Cannabis is the most commonly used illicit drug in the EU: some 22.8mn people — 8 per cent — of those aged 15-64 are estimated to have used it in the past year, according to an EMCDDA report on Tuesday.
Cocaine is the second-most popular, used by around 4mn adults in the EU in the past year. The most commonly used illicit opioid is heroin.
But Goosdeel said the surge in “polysubstance abuse” was marked by the prevalence of synthetic opioids, including fentanyl — the cause of hundreds of thousands of deaths and an unprecedented crisis in the US — and tranquillisers such as Valium and Xanax.
“You have people who combine different substances to [increase] some of their effects or to reduce them,” Goosdeel said. “But clearly, polydrug consumption, especially for new psychoactive substances, is increasing the risk of intoxication because there is a possible negative interaction between those substances.”
The agency said opioids were found in 74 per cent of fatal overdoses. Goosdeel added that post mortems often revealed the presence of tranquillisers too.

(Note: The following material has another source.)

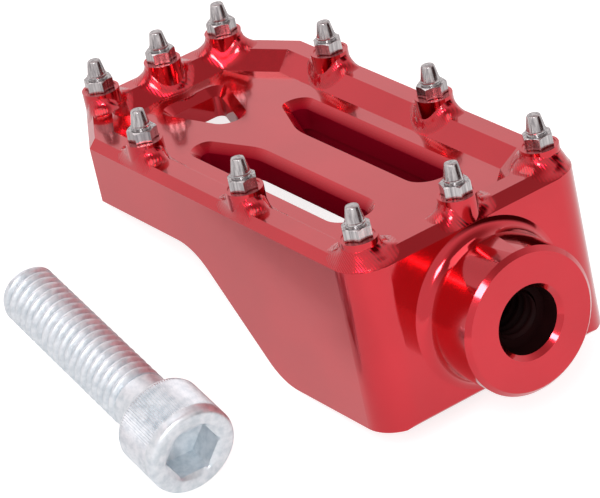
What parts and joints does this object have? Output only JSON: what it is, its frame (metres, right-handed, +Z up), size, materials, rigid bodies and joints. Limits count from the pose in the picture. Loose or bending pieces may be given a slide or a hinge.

Next month his 30-year old organisation is set to be renamed the European Union Drugs Agency and gain a broader mandate, to monitor drug use, anticipate new threats and develop prevention and treatment measures.
Polysubstance abuse has a long history, including the use of cocaine with alcohol. Goosdeel noted that in the 1990s some drug users who had taken MDMA, or ecstasy, used heroin to alleviate the subsequent come down.
The agency also warned some people were unknowingly consuming substances that contained a mixture of drugs producers and dealers had deliberately misrepresented.
“Pink cocaine”, a brightly coloured powder with a longer history in Latin America, has been found in Europe to contain ketamine and ecstasy. The agency is also tracking “tranq-dope”, which mixes synthetic opioids and an animal sedative called xylazine, which has been found in the UK’s illicit drug market.
On heroin, the agency said it had not seen evidence of any disruption to flows of the drug into the EU despite the Taliban banning opium poppy cultivation in Afghanistan, the main producing country, in 2022.
Goosdeel said satellite imagery indicated that 95-98 per cent of opium production in Afghanistan had stopped, but that the stockpiling of heroin along trafficking routes to Europe meant there had not yet been any impact on supplies.
“But certainly this is something we need to continue to monitor,” he said. “There will probably be a drought of heroin on the European market, and therefore users may shift their consumption to synthetic drugs.”
In addition to fentanyl, another group of dangerous synthetic opioids known as nitazenes — sometimes sold as “synthetic heroin” — have a growing presence in Europe.
A shift to such drugs “could be potentially very dangerous because those substances are much more potent than heroin”, Goosdeel said.